Enterprise is more attractively valued than Enbridge on three chief valuation metrics. First, Enterprise trades at a price-to-estimated 2022 earnings per unit of 10.9x versus a 17.3x price-to-projected 2022 earnings ratio for Enbridge. (Enterprise’s 2022 earnings per unit and Enbridge’s 2022 earnings per share are based on consensus analysts’ forecast on Yahoo Finance.)
Second, Enterprise trades at a 12.1x EV-to-2021 DCF ratio, a sharp discount Enbridge’s comparable figure of 18.2x. Finally, Enterprise’s dividend yield per unit is 7.4%, more than a full percentage point higher than Enbridge’s 6.51% dividend yield.
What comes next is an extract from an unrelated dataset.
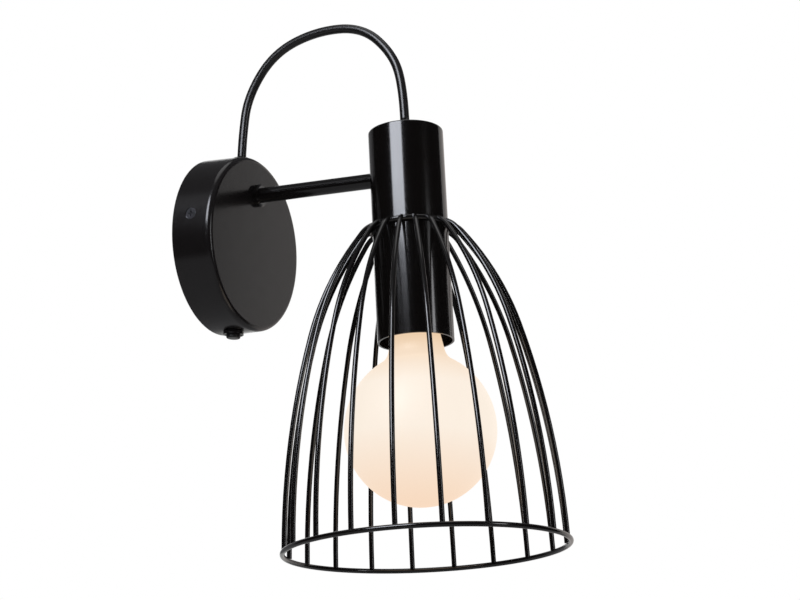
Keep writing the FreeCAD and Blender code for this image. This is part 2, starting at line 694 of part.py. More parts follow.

In addition, a comparison of the differential between the two entities’ dividend yields on an after-tax basis will even more decisively favor Enterprise, as most investors are able to defer taxes on some of Enterprise’s payout for some time (see page 7).
Both Enterprise are Enbridge are rated favorably by sell-side analysts, although, of the two, Enterprise enjoys the most constructive array of recommendations. According to The Wall Street Journal, 19 analysts rate Enterprise a “Buy,” 3 an “Overweight,” and 4 a “Hold” as of February 15, 2022. Comparable figures for Enbridge are 11, 1 and 12, respectively.
EPD vs. ENB – FAQs:
Is Enterprise Products Partners L.P. a U.S. company?
Yes. Based in Houston, Texas, Enterprise is a publicly traded MLP. Its LP units trade on the NYSE under the ticker symbol “EPD.”
Is Enbridge Inc. a Canadian company?
Yes. Enbridge is incorporated in Canada; its headquarters are in Calgary, Canada. Enbridge trades under the ticker symbol “ENB” on both the Toronto Stock Exchange (TSX) and the NYSE.
How frequently do Enterprise and Enbridge declare dividends/distributions to unitholders/shareholders?
Both entities declare and make payments on a quarterly basis.
Are the dividends of Enterprise and Enbridge safe?
Yes, they appear to be quite safe. Enterprise and Enbridge have raised their dividends for 25 and 27 consecutive years, respectively. In addition, the annual dividend rates of Enterprise and Enbridge represent a reasonable 60% and 70%, respectively, of their distributable cash flows.